SUPPLIED MATERIAL:
(begin)
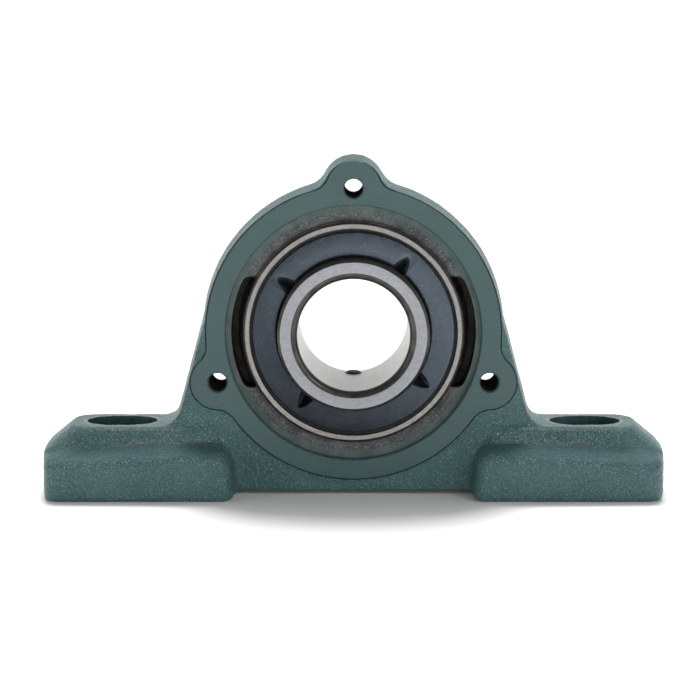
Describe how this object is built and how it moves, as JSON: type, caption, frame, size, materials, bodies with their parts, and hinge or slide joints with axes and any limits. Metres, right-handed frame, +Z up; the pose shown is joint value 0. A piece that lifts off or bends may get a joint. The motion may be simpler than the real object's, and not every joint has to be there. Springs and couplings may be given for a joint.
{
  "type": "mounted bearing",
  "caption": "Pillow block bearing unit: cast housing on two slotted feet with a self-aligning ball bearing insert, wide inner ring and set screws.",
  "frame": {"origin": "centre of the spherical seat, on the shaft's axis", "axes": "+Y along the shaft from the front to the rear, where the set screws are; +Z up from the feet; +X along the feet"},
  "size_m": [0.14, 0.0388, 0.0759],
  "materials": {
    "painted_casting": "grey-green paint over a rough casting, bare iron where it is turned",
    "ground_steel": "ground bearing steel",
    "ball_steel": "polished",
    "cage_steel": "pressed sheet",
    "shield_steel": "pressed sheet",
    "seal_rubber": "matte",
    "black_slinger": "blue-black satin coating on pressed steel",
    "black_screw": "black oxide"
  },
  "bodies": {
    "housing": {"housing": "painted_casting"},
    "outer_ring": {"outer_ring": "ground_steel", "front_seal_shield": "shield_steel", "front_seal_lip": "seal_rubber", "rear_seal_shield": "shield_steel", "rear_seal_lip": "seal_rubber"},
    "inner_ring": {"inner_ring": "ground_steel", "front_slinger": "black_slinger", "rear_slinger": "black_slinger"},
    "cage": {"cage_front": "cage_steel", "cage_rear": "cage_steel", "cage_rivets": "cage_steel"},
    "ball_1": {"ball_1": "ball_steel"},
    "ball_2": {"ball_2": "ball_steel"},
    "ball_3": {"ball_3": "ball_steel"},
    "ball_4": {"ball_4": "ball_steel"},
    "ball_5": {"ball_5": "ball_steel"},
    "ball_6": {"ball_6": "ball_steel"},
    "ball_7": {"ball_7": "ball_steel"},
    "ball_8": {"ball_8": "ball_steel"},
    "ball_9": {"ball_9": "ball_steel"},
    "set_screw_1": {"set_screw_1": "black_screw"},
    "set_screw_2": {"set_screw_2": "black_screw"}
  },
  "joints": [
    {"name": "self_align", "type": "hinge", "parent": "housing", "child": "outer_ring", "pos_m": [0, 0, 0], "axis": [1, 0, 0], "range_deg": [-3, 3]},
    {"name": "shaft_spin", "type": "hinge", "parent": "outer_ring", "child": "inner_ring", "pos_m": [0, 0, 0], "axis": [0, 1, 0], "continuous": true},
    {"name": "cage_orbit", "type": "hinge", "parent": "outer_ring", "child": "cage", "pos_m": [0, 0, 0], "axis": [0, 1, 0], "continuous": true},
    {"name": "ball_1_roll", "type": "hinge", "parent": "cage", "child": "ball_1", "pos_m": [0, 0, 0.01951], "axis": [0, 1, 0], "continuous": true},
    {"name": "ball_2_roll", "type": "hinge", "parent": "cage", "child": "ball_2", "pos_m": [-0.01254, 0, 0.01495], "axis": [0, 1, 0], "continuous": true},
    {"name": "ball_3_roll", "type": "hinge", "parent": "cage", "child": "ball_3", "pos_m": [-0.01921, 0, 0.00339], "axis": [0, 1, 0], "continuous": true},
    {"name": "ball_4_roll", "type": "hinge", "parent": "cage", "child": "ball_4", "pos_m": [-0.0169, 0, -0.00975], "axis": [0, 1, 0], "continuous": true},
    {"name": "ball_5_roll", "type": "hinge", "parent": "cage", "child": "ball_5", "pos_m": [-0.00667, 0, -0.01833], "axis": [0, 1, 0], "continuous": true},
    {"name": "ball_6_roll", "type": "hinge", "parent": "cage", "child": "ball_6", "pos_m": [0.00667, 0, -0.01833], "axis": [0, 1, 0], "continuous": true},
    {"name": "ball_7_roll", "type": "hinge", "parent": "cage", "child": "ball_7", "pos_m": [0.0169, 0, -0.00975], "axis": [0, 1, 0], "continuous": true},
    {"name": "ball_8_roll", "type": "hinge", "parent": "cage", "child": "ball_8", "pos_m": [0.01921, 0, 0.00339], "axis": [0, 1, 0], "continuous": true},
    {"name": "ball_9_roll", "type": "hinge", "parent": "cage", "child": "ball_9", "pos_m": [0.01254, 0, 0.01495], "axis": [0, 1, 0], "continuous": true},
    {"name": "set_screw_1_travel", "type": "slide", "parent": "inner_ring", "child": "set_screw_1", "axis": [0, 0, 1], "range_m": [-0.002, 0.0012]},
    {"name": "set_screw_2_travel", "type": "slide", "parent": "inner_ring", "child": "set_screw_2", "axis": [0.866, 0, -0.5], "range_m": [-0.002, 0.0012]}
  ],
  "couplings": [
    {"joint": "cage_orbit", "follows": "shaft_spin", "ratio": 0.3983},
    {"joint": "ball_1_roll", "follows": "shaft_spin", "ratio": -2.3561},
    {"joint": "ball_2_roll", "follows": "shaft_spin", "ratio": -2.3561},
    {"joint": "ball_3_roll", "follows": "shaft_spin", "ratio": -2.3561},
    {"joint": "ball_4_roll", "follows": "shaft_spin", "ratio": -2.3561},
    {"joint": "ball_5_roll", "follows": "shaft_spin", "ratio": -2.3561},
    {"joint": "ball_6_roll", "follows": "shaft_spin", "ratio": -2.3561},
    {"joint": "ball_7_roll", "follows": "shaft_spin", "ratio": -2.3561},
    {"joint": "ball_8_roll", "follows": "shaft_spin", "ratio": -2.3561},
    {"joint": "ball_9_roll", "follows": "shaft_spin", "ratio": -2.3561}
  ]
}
(end)
WHAT NEEDS TO BE DONE:
Your task is to quote all of the data word for word.

TASK RESPONSE:
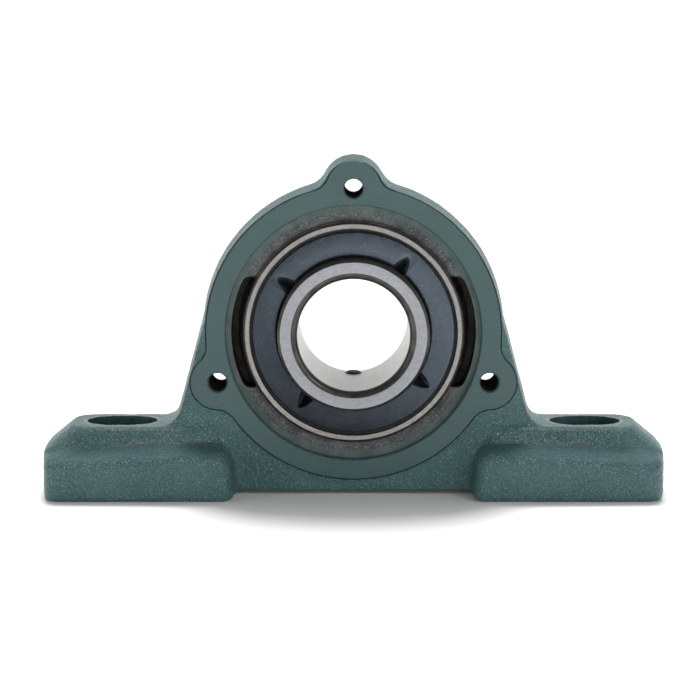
Describe how this object is built and how it moves, as JSON: type, caption, frame, size, materials, bodies with their parts, and hinge or slide joints with axes and any limits. Metres, right-handed frame, +Z up; the pose shown is joint value 0. A piece that lifts off or bends may get a joint. The motion may be simpler than the real object's, and not every joint has to be there. Springs and couplings may be given for a joint.
{
  "type": "mounted bearing",
  "caption": "Pillow block bearing unit: cast housing on two slotted feet with a self-aligning ball bearing insert, wide inner ring and set screws.",
  "frame": {"origin": "centre of the spherical seat, on the shaft's axis", "axes": "+Y along the shaft from the front to the rear, where the set screws are; +Z up from the feet; +X along the feet"},
  "size_m": [0.14, 0.0388, 0.0759],
  "materials": {
    "painted_casting": "grey-green paint over a rough casting, bare iron where it is turned",
    "ground_steel": "ground bearing steel",
    "ball_steel": "polished",
    "cage_steel": "pressed sheet",
    "shield_steel": "pressed sheet",
    "seal_rubber": "matte",
    "black_slinger": "blue-black satin coating on pressed steel",
    "black_screw": "black oxide"
  },
  "bodies": {
    "housing": {"housing": "painted_casting"},
    "outer_ring": {"outer_ring": "ground_steel", "front_seal_shield": "shield_steel", "front_seal_lip": "seal_rubber", "rear_seal_shield": "shield_steel", "rear_seal_lip": "seal_rubber"},
    "inner_ring": {"inner_ring": "ground_steel", "front_slinger": "black_slinger", "rear_slinger": "black_slinger"},
    "cage": {"cage_front": "cage_steel", "cage_rear": "cage_steel", "cage_rivets": "cage_steel"},
    "ball_1": {"ball_1": "ball_steel"},
    "ball_2": {"ball_2": "ball_steel"},
    "ball_3": {"ball_3": "ball_steel"},
    "ball_4": {"ball_4": "ball_steel"},
    "ball_5": {"ball_5": "ball_steel"},
    "ball_6": {"ball_6": "ball_steel"},
    "ball_7": {"ball_7": "ball_steel"},
    "ball_8": {"ball_8": "ball_steel"},
    "ball_9": {"ball_9": "ball_steel"},
    "set_screw_1": {"set_screw_1": "black_screw"},
    "set_screw_2": {"set_screw_2": "black_screw"}
  },
  "joints": [
    {"name": "self_align", "type": "hinge", "parent": "housing", "child": "outer_ring", "pos_m": [0, 0, 0], "axis": [1, 0, 0], "range_deg": [-3, 3]},
    {"name": "shaft_spin", "type": "hinge", "parent": "outer_ring", "child": "inner_ring", "pos_m": [0, 0, 0], "axis": [0, 1, 0], "continuous": true},
    {"name": "cage_orbit", "type": "hinge", "parent": "outer_ring", "child": "cage", "pos_m": [0, 0, 0], "axis": [0, 1, 0], "continuous": true},
    {"name": "ball_1_roll", "type": "hinge", "parent": "cage", "child": "ball_1", "pos_m": [0, 0, 0.01951], "axis": [0, 1, 0], "continuous": true},
    {"name": "ball_2_roll", "type": "hinge", "parent": "cage", "child": "ball_2", "pos_m": [-0.01254, 0, 0.01495], "axis": [0, 1, 0], "continuous": true},
    {"name": "ball_3_roll", "type": "hinge", "parent": "cage", "child": "ball_3", "pos_m": [-0.01921, 0, 0.00339], "axis": [0, 1, 0], "continuous": true},
    {"name": "ball_4_roll", "type": "hinge", "parent": "cage", "child": "ball_4", "pos_m": [-0.0169, 0, -0.00975], "axis": [0, 1, 0], "continuous": true},
    {"name": "ball_5_roll", "type": "hinge", "parent": "cage", "child": "ball_5", "pos_m": [-0.00667, 0, -0.01833], "axis": [0, 1, 0], "continuous": true},
    {"name": "ball_6_roll", "type": "hinge", "parent": "cage", "child": "ball_6", "pos_m": [0.00667, 0, -0.01833], "axis": [0, 1, 0], "continuous": true},
    {"name": "ball_7_roll", "type": "hinge", "parent": "cage", "child": "ball_7", "pos_m": [0.0169, 0, -0.00975], "axis": [0, 1, 0], "continuous": true},
    {"name": "ball_8_roll", "type": "hinge", "parent": "cage", "child": "ball_8", "pos_m": [0.01921, 0, 0.00339], "axis": [0, 1, 0], "continuous": true},
    {"name": "ball_9_roll", "type": "hinge", "parent": "cage", "child": "ball_9", "pos_m": [0.01254, 0, 0.01495], "axis": [0, 1, 0], "continuous": true},
    {"name": "set_screw_1_travel", "type": "slide", "parent": "inner_ring", "child": "set_screw_1", "axis": [0, 0, 1], "range_m": [-0.002, 0.0012]},
    {"name": "set_screw_2_travel", "type": "slide", "parent": "inner_ring", "child": "set_screw_2", "axis": [0.866, 0, -0.5], "range_m": [-0.002, 0.0012]}
  ],
  "couplings": [
    {"joint": "cage_orbit", "follows": "shaft_spin", "ratio": 0.3983},
    {"joint": "ball_1_roll", "follows": "shaft_spin", "ratio": -2.3561},
    {"joint": "ball_2_roll", "follows": "shaft_spin", "ratio": -2.3561},
    {"joint": "ball_3_roll", "follows": "shaft_spin", "ratio": -2.3561},
    {"joint": "ball_4_roll", "follows": "shaft_spin", "ratio": -2.3561},
    {"joint": "ball_5_roll", "follows": "shaft_spin", "ratio": -2.3561},
    {"joint": "ball_6_roll", "follows": "shaft_spin", "ratio": -2.3561},
    {"joint": "ball_7_roll", "follows": "shaft_spin", "ratio": -2.3561},
    {"joint": "ball_8_roll", "follows": "shaft_spin", "ratio": -2.3561},
    {"joint": "ball_9_roll", "follows": "shaft_spin", "ratio": -2.3561}
  ]
}